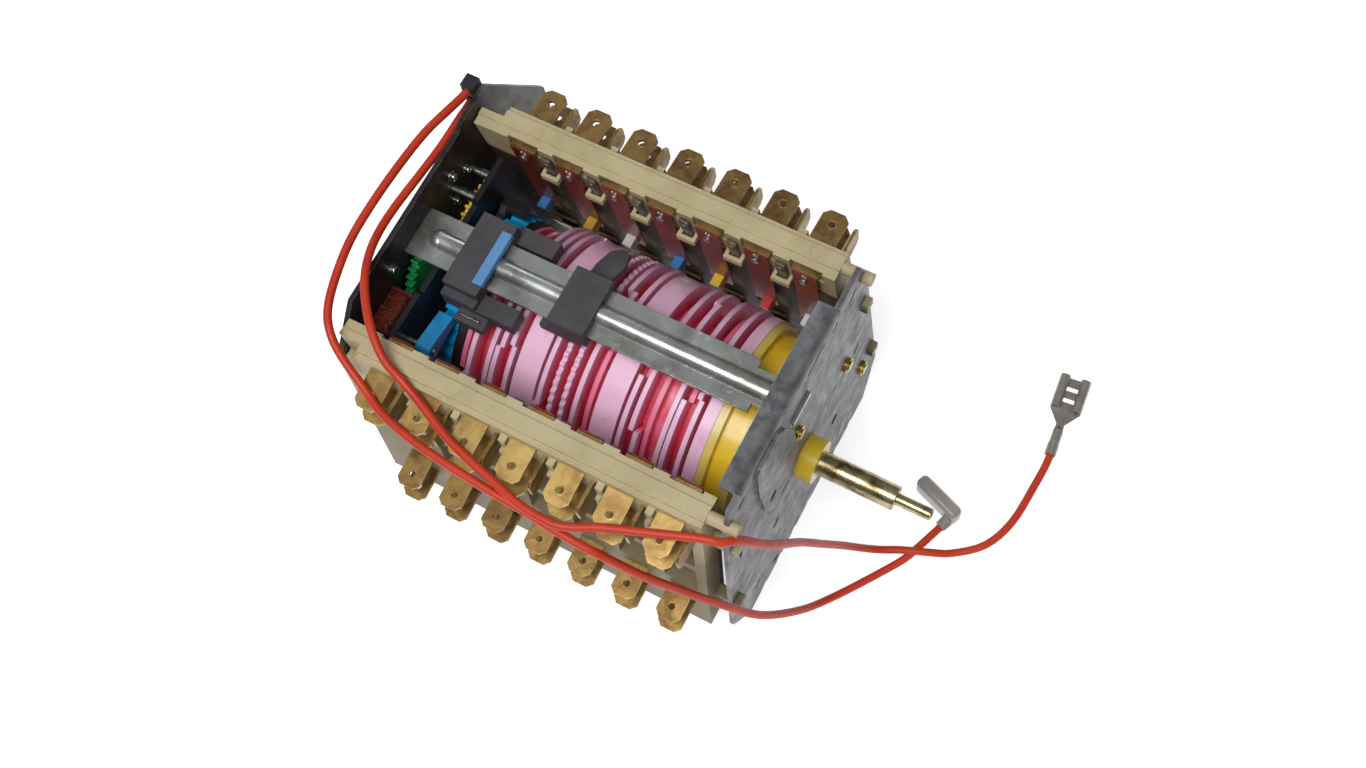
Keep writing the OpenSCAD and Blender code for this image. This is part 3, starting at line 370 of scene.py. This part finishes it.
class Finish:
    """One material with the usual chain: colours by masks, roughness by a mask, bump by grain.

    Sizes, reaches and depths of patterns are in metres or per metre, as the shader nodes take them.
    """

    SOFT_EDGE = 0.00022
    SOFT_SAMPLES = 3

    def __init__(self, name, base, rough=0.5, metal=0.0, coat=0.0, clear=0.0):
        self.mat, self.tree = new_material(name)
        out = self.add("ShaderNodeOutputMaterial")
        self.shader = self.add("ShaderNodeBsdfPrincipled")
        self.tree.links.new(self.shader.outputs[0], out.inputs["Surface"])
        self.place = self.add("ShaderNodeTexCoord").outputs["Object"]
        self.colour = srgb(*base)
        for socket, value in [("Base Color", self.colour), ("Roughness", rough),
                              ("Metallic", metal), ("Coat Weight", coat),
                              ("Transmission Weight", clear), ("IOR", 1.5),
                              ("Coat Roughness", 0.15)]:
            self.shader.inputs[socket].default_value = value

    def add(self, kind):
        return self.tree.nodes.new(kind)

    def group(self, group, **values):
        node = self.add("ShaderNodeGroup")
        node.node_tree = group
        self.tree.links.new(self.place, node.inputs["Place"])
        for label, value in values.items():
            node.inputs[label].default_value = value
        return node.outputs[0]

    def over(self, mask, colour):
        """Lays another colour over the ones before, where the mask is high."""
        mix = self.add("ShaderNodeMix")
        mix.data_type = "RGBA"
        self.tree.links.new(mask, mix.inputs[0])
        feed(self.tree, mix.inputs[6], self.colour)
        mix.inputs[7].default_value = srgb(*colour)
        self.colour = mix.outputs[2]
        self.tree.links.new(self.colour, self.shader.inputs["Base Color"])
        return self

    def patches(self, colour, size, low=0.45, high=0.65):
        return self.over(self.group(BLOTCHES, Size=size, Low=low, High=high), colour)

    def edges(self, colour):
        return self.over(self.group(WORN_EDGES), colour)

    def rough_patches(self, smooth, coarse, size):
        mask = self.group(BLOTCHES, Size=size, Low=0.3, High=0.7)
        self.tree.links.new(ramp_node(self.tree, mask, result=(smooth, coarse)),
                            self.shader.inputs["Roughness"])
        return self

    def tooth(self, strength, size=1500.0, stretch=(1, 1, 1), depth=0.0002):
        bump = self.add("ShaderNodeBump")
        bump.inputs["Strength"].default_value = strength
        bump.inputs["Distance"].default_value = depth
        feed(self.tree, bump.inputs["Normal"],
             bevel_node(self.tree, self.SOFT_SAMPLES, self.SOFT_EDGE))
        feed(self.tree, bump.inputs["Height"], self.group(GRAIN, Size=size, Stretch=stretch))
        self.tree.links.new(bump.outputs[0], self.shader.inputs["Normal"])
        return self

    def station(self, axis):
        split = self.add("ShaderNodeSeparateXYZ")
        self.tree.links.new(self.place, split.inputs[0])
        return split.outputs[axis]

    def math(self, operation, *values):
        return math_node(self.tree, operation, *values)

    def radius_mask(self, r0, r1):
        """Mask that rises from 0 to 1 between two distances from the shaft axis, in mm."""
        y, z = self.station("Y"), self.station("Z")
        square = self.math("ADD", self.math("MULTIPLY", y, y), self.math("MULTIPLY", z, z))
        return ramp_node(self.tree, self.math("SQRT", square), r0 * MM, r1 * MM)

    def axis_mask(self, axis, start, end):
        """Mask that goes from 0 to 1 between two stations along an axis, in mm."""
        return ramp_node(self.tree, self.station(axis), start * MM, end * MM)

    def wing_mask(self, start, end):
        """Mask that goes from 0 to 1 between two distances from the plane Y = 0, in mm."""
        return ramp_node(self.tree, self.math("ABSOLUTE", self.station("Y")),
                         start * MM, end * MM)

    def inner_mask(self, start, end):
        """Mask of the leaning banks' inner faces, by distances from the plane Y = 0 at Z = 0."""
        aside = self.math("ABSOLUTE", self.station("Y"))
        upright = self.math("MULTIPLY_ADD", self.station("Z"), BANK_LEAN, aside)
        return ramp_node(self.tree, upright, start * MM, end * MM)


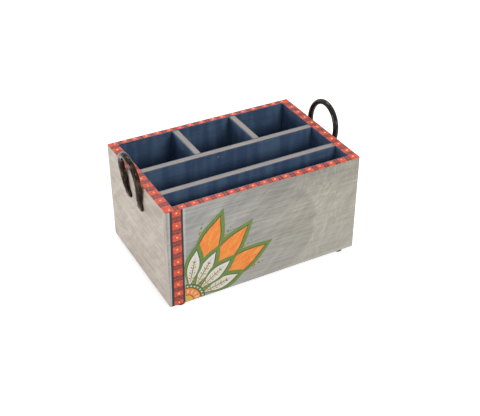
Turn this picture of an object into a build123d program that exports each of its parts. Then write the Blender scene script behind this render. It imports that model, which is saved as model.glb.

+ + + + + + +

# TASK GOAL
Exact reproduction is required: output the lines from the start of the entries above through the line with "bump by grain.".

# THE RESULT
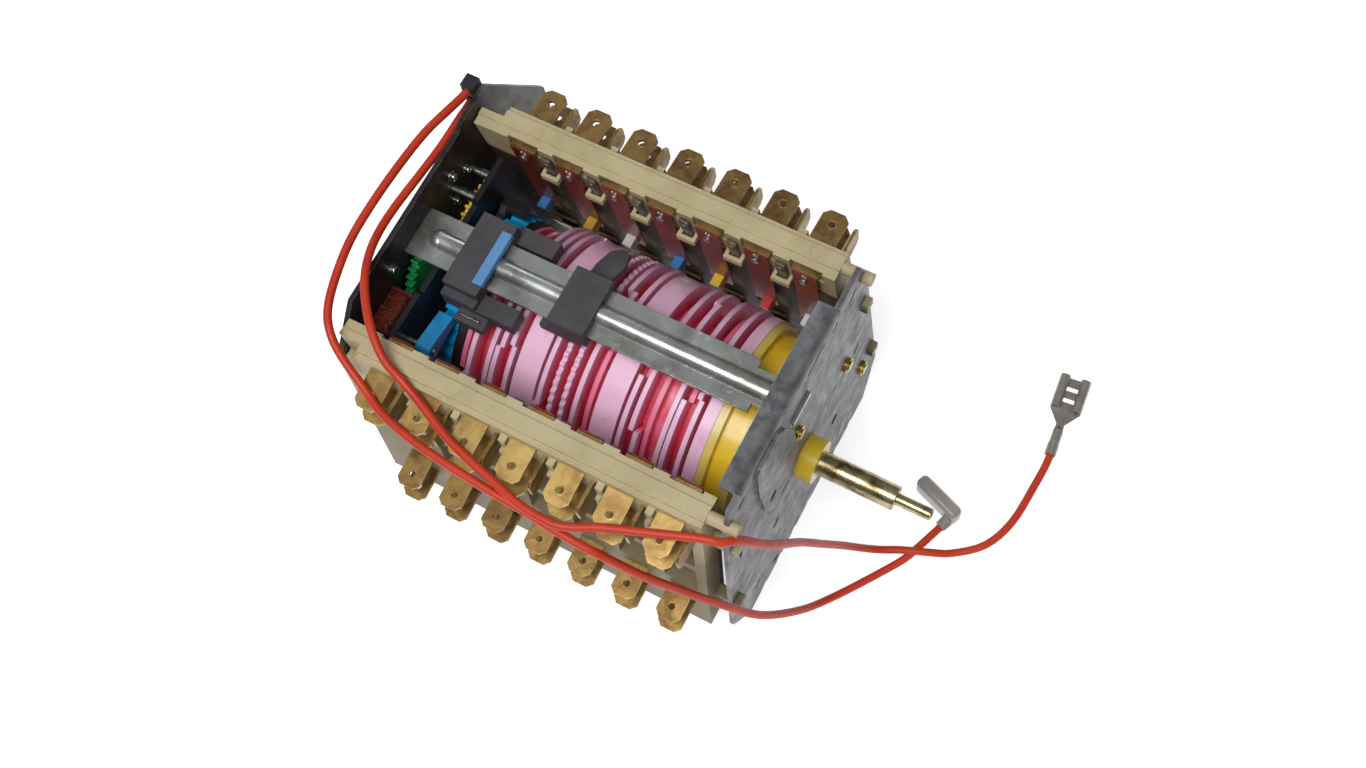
Keep writing the OpenSCAD and Blender code for this image. This is part 3, starting at line 370 of scene.py. This part finishes it.
class Finish:
    """One material with the usual chain: colours by masks, roughness by a mask, bump by grain.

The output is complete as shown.